Keitel laughed as he recalled how Tarantino mispronounced his name the first time they met, then offered a contemplative take on the filmmaker’s effect on the arts.

“Quentin is one of those talents that changed the environment that we were working in with his huge talent,” he explained. “His aesthetic force was so powerful that it had the power to change your direction, and we’re all here tonight for the same reason: we respect the art and the artist. God knows our country needs it now because of what’s going on in it.”

Pausing a moment, Keitel drew an unexpected analogy: “It reminds me of the MAGA hats. I keep thinking, I’m a MAGA fan,” he said, the crowd uncertain what he’d say next. “It’s just that Trump didn’t know how to spell underneath it, ‘vote democratic’,” he concluded as audience members cheered.

Travolta’s career was famously in a lull at the moment he received the opportunity to star in Tarantino’s film. “I had a great first chapter, and I was desperately looking for a second one,” he confessed. “And [Quentin] took me to the moon and back. After that, it was mind-boggling, the opportunities that came my way. I mean, an actor can only fantasize about what happened after that for me. It was next level.”

Though the film made Jackson a screen icon overnight, the actor regarded its effect on his career slightly more modestly than his costars. “I was floating along and doing well, and this film was a great boost to me, just working and doing it through the work,” he said.

Though he’d received the first supporting actor award in Cannes history for his performance in Spike Lee’s 1991 film “Jungle Fever,” he said returning three years later to watch “Pulp Fiction” was especially fun since he got to watch it with Willis, the costar of his next film, “Die Hard With a Vengeance.”

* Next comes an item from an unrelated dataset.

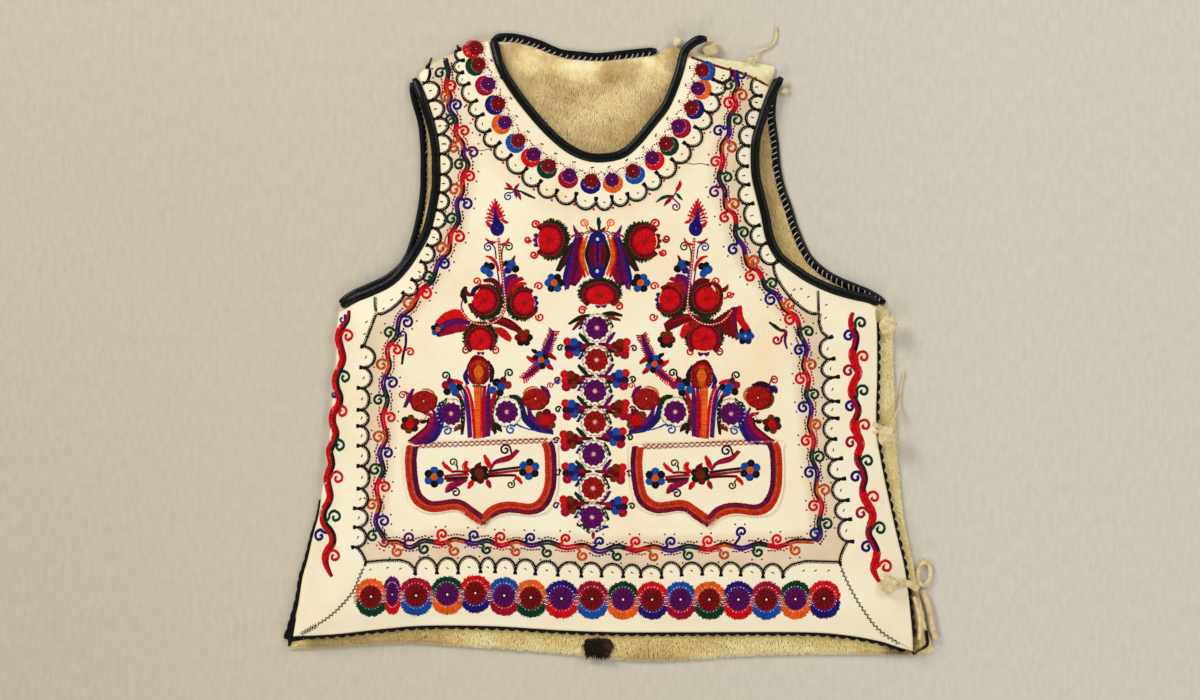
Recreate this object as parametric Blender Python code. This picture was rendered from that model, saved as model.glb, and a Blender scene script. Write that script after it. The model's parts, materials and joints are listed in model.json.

“Bruce and I were sitting there watching the film and the audience was loving the movie,” he remembered. “And Bruce said, yeah, this movie is going to make you popular, but ‘Die Hard’ is going to make you a star.”

History would ultimately decide: 30 years later, he’d be wrapping up the Q&A at a standing-room-only anniversary screening of “Pulp Fiction” with an answer about a cinematic legacy that’s now academic. But, more personally, Jackson confessed it created one downstream effect he was only too pleased to embrace.

“It changed my life drastically in that this was the particular role where all of a sudden people started thinking I was the coolest motherfucker on the planet.”